Staat vs. „freier Markt“
Chinas staatliche Eingriffe zur Entwicklung eines grünen Marktes entsprechen nicht dem Idealbild von privaten Unternehmen als zentralen Akteuren einer „creative destruction“ (Joseph Schumpeter), die in ihrem Profitinteresse technologische Neuerungen in Gang setzen und veraltete Geschäftsmodelle vom Markt drängen. Wie die anerkannte Ökonomin Mariana Mazzucato in ihren historischen Arbeiten zeigte, scheuen Unternehmen das Risiko, in unsichere Technologieentwicklung zu investieren, und lassen breite Grundlagenforschung außer Acht. In der Geschichte sind Staaten die treibende Kraft hinter Forschungs- und Entwicklungsaktivitäten, die später durch Unternehmen privatisiert und kommerzialisiert werden. Wie die chinesische Regierung sah auch der Harvard-Ökonom Dan Rodrik vergleichsweise hohe Produktionskosten für grüne Technologien als zentrales Problem der grünen Marktentwicklung. Im Vergleich zu fossil basierten Technologien hohe Konsumentenpreise müssten diese Kosten ausgleichen. Die Erwartung an Nachfrage, den Schlüsselfaktor, ob Unternehmen in neue Geschäftsmodelle investieren, ist daher gering. Zusätzlich macht es die Komplexität des Aufbaus einer einheitlichen und flächendeckenden grünen Energie-, Produktions- und Verkehrsinfrastruktur unwahrscheinlich, dass einzelne private Unternehmen dies ohne staatliche Anreize in Konkurrenz zueinander und im Wettlauf gegen den Klimawandel zeitgerecht leisten könnten.
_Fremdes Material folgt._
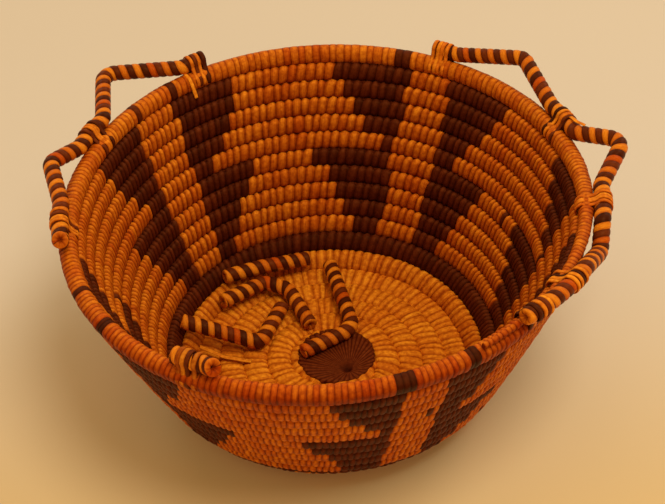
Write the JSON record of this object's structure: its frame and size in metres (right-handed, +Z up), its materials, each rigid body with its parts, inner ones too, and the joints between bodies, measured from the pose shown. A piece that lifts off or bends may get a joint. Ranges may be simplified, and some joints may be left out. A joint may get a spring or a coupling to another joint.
{
  "type": "coiled basket",
  "caption": "Open coiled basket with sloping walls, bent rod handles bound along the rim, and broken rods lying loose inside.",
  "frame": {"origin": "centre of the flat underside of the knot in the middle of the floor, on the surface the basket stands on", "axes": "+Z up out of the basket's mouth; +X to the right and -Y to the front, as the basket stands in its reference view"},
  "size_m": [0.225, 0.2109, 0.1044],
  "materials": {
    "straw_splint": "satin, stitched split palm or grass splint, warm straw",
    "dark_splint": "satin, stitched splint dyed dark brown",
    "wrapped_rod": "satin, rod wrapped in light and dark splint stripes"
  },
  "bodies": {
    "basket": {"centre_knot": "dark_splint", "base_coil": "straw_splint", "foot_coil": "dark_splint", "wall_coil_lower": "straw_splint", "wall_coil_middle": "straw_splint", "wall_coil_upper": "straw_splint", "rim_coil": "straw_splint", "handle_back_left": "wrapped_rod", "handle_left": "wrapped_rod", "handle_back_right": "wrapped_rod", "handle_right": "wrapped_rod", "handle_front_right": "wrapped_rod", "stub_left": "wrapped_rod", "stub_front": "wrapped_rod", "lashing_back_left": "dark_splint", "lashing_left_joint": "dark_splint", "lashing_left_front": "dark_splint", "lashing_back_right": "dark_splint", "lashing_right_joint": "dark_splint", "lashing_right_front": "dark_splint", "lashing_long_foot_heel": "dark_splint", "lashing_long_foot_end": "dark_splint", "lashing_front": "dark_splint"},
    "straight_rod": {"loose_rod_straight": "wrapped_rod"},
    "back_elbow": {"loose_elbow_back": "wrapped_rod"},
    "left_elbow": {"loose_elbow_left": "wrapped_rod", "peeled_splint": "straw_splint"},
    "middle_elbow": {"loose_elbow_middle": "wrapped_rod"}
  },
  "joints": [
    {"name": "straight_rod_lift", "type": "slide", "parent": "basket", "child": "straight_rod", "axis": [0, 0, 1], "range_m": [0, 0.1]},
    {"name": "back_elbow_lift", "type": "slide", "parent": "basket", "child": "back_elbow", "axis": [0, 0, 1], "range_m": [0, 0.1]},
    {"name": "left_elbow_lift", "type": "slide", "parent": "basket", "child": "left_elbow", "axis": [0, 0, 1], "range_m": [0, 0.1]},
    {"name": "middle_elbow_lift", "type": "slide", "parent": "basket", "child": "middle_elbow", "axis": [0, 0, 1], "range_m": [0, 0.1]}
  ]
}
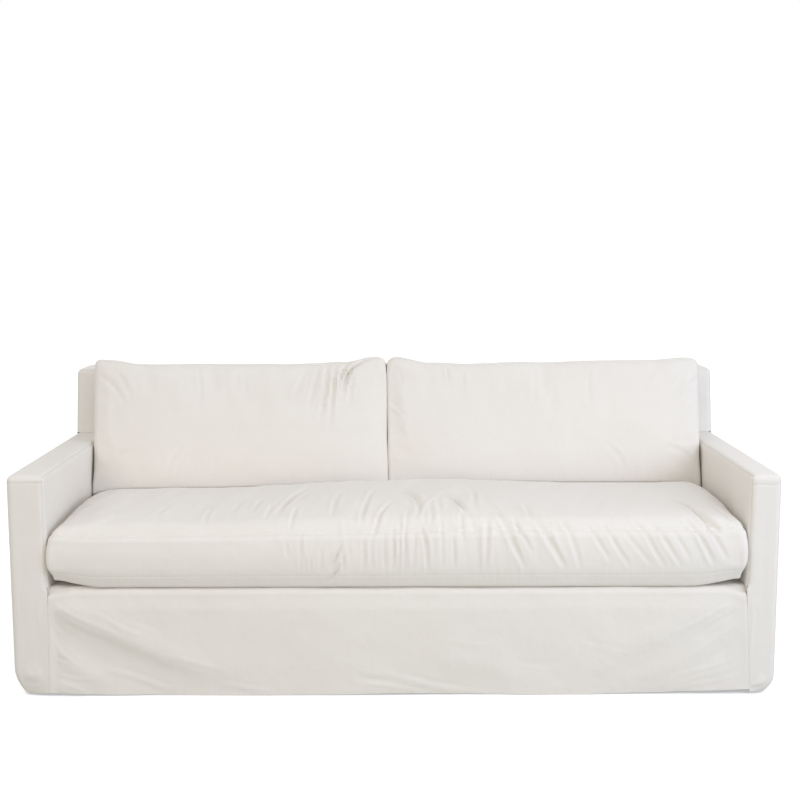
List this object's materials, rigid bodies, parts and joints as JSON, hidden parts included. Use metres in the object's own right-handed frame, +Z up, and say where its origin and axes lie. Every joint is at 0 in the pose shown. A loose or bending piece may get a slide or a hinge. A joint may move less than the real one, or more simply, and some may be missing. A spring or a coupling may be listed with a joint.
{
  "type": "sofa slipcover with its covered cushions",
  "caption": "Loose cotton slipcover for a track-arm sofa: hollow body cover with a folded front skirt, bench seat cushion and back cushions.",
  "frame": {"origin": "middle of the underside of the strip along the top of the back, where the sofa's back carries the cover", "axes": "+X to the right seen from the front, along the sofa; +Y towards the back; +Z up"},
  "size_m": [2.1413, 0.9825, 0.8919],
  "materials": {
    "cover_cotton": "washed off-white cotton twill",
    "cushion_cotton": "washed off-white cotton twill over soft filling"
  },
  "bodies": {
    "root": {"outside_arm_left": "cover_cotton", "outside_arm_right": "cover_cotton", "arm_top_left": "cover_cotton", "arm_top_right": "cover_cotton", "inside_arm_left": "cover_cotton", "inside_arm_right": "cover_cotton", "arm_front_left": "cover_cotton", "arm_front_right": "cover_cotton", "back_side_left": "cover_cotton", "back_side_right": "cover_cotton", "inside_back": "cover_cotton", "back_top": "cover_cotton", "outside_back": "cover_cotton", "deck": "cover_cotton", "front_skirt": "cover_cotton", "seat_cushion": "cushion_cotton", "back_cushion_left": "cushion_cotton", "back_cushion_right": "cushion_cotton"}
  },
  "joints": []
}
Dennoch zeigen Beispiele Chinas grüner Wirtschaftspolitik auch, dass der Eingriff des Staates hohe gesellschaftliche Investitionen abverlangt, zu Marktfehlern und ihr Erfolg zu Spannungen in der globalen Wirtschaftsordnung führen kann. Das United Nations Environment Programme argumentierte bereits 2003, dass die notwendigen staatlichen Investitionen, um Anreize für eine schnelle grüne Transformation zu schaffen, in Konflikt mit freien Marktregeln treten. Die zu erwartenden immensen sozialen und wirtschaftlichen Kosten durch einen beschleunigten Klimawandel rechtfertigen jedoch staatliches Eingreifen.